C'est pourquoi une morale de la raison ne saurait être une morale conséquentialiste. Le résultat de mon action ne dépendant pas de ma volonté, il serait vain de se demander si il est de mon devoir ou non d'obtenir tel ou tel résultat par mon action. C'est pourquoi les conséquences de l'action ne sauraient faire l'objet d'aucune question morale (de la même façon qu'on ne saurait devoir aimer quelqu'un), mais ce serait plutôt à propos de ce en quoi c'est moi qui agit, donc de la nature de mon action et de ce qui la fonde, que je peux soulever une question morale.
Ceci pris en considération, il apparaît évident que seule l'intention peut être coupable mais non pas les conséquences de mon action. Cela devient d'autant plus limpide si je résume en disant que la personne peut être coupable, mais que personne n'est responsable des conséquences de son action.
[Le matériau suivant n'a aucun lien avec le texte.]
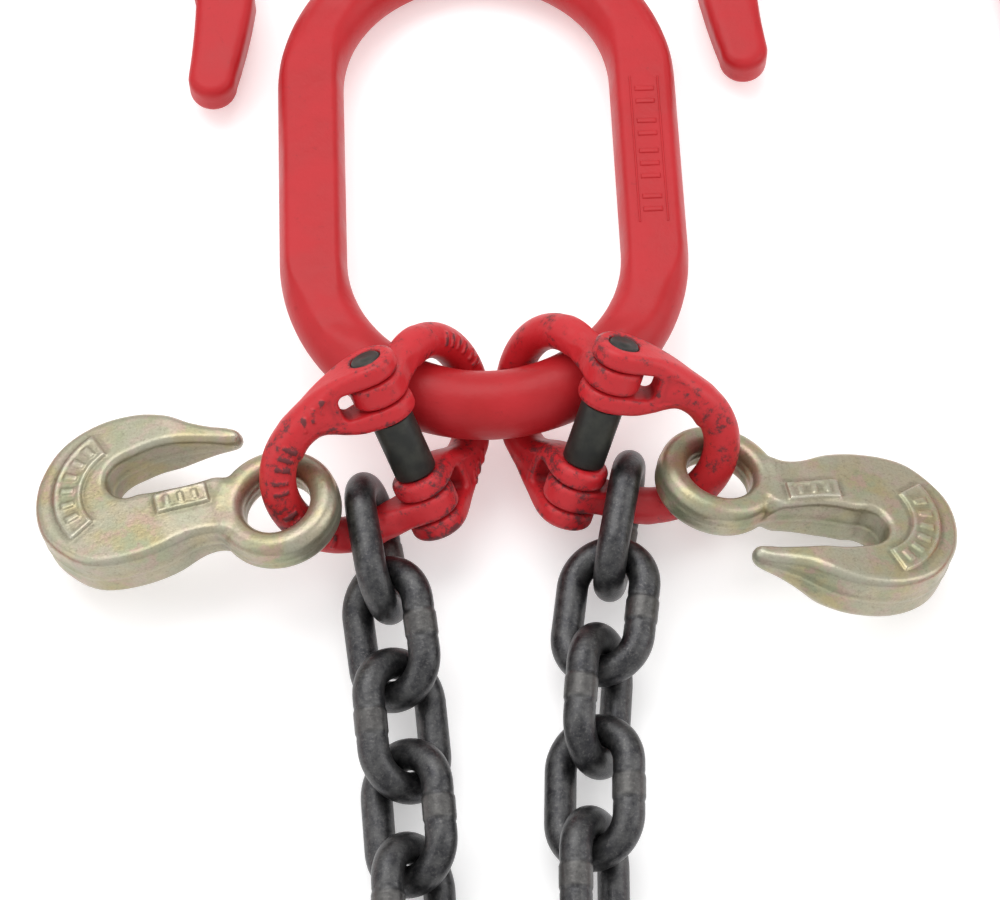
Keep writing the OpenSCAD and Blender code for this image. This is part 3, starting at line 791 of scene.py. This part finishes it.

Donc il ne serait pas forcément coupable de ne pas respecter mes deux maximes, mais seulement d'avoir l'intention de les enfreindre. Lorsqu'un homosexuel se met en couple avec une personne de même sexe que lui, on ne pourrait le considérer comme coupable qu'à la condition qu'il ne veuille briser l'assurance de survie et de dignité de l'homme (ou de sciemment considérer autrui comme inférieur à lui). J'ose croire que les homosexuels ne sont pas, ni dans un cas, ni dans l'autre.
Erriep a écrit :
Je tente de répondre à tes deux questions qui me serviront d'illustrations, après éclaircissements sur les convictions morales à priori à intégrer.Par ailleurs, évaluer la portée morale d'une action universalisée suppose des convictions morales a priori : en quoi la disparition de la propriété serait-elle en soi une mauvaise chose ? Pourquoi le chaos serait-il considéré comme pire que n'importe quelle forme, y compris inique, d'un ordre social ? Bref, nous nous situons à un tel niveau d'abstraction et de généralité que nous pourrions spéculer une vie entière sur la meilleure façon de résoudre ces dilemnes moraux sub specie aeternitatis.
Les convictions morales à priori à admettre sont au nombre de trois et se trouvent dans mes deux maximes : égalité entre les hommes, survie et dignité de l'humanité. Ni plus ni moins sous peine de dénaturer la justice. Les termes égalité et survie sont évidents à comprendre. Il faut, car j'ai conscience que le terme soit flou que je définisse plus avant ce que j'entends par dignité.
En fait lorsque je parlais d'égalité puis de dignité je fais une tautologie. Car la dignité de l'homme n'est finalement rien d'autre que les égards que je dois à mes semblables. Or quel devoir ai-je vis à vis d'eux sinon celui de les considérer comme mes égaux? C'est en fait ce qui fonde toute morale, donc tout ensemble de règles que je peux suivre en fonction de mon idée de l'humanité : l'idée que l'autre en face de moi vaut et que ses besoins valent autant que les miens.
***En quoi la disparition de la propriété privée serait une mauvaise chose? Cela m'a semblé plus ou moins évident par la considération selon laquelle l'homme sur cette Terre n'est pas si bien pourvu qu'il ne manque de rien. Ce qui est à lui est ce que la société juge qu'il a mérité de posséder. Le voleur, lui aussi, faisant partie de la société possède initialement ce qu'il mérite. Mais lorsqu'il y a vol, l'égalité nécéssaire à la justice n'est plus respectée : l'un est privé de ce qu'il méritait et l'autre perçoit plus ce que son propre mérite ne l'y autoriserait.
***Pourquoi le chaos devrait être considéré comme pire? Par chaos j'entendais bien sûr une société sans justice. Je la juge comme pire pour deux raisons:
-Sans justice tout est permis! Il ne serait pas plus condamnable d'assassiner un nourisson que de donner la charité à un homme dans la rue. Il ne serait pas plus condamnable de violer un enfant que d'inviter son voisin à manger pour midi. Dans une telle société, du points de vue du droit, ces quatres actions seraient jugées d'égales valeurs. La notion de mérite disparaîtrait, or comment assurer l'égalité de droits sans prendre en compte le mérite de chacun?
-Par ailleurs, les hommes sont naturellement inégaux. Certains sont plus malins, d'autres courent plus vite etc.. etc.. La justice est là pour pallier à cette inégalité naturelle et donner jour à un ordre nouveau où chacun est mis à la même hauteur que son voisin. Donc une société sans justice irait à l'encontre de la dignité ou de l'égalité.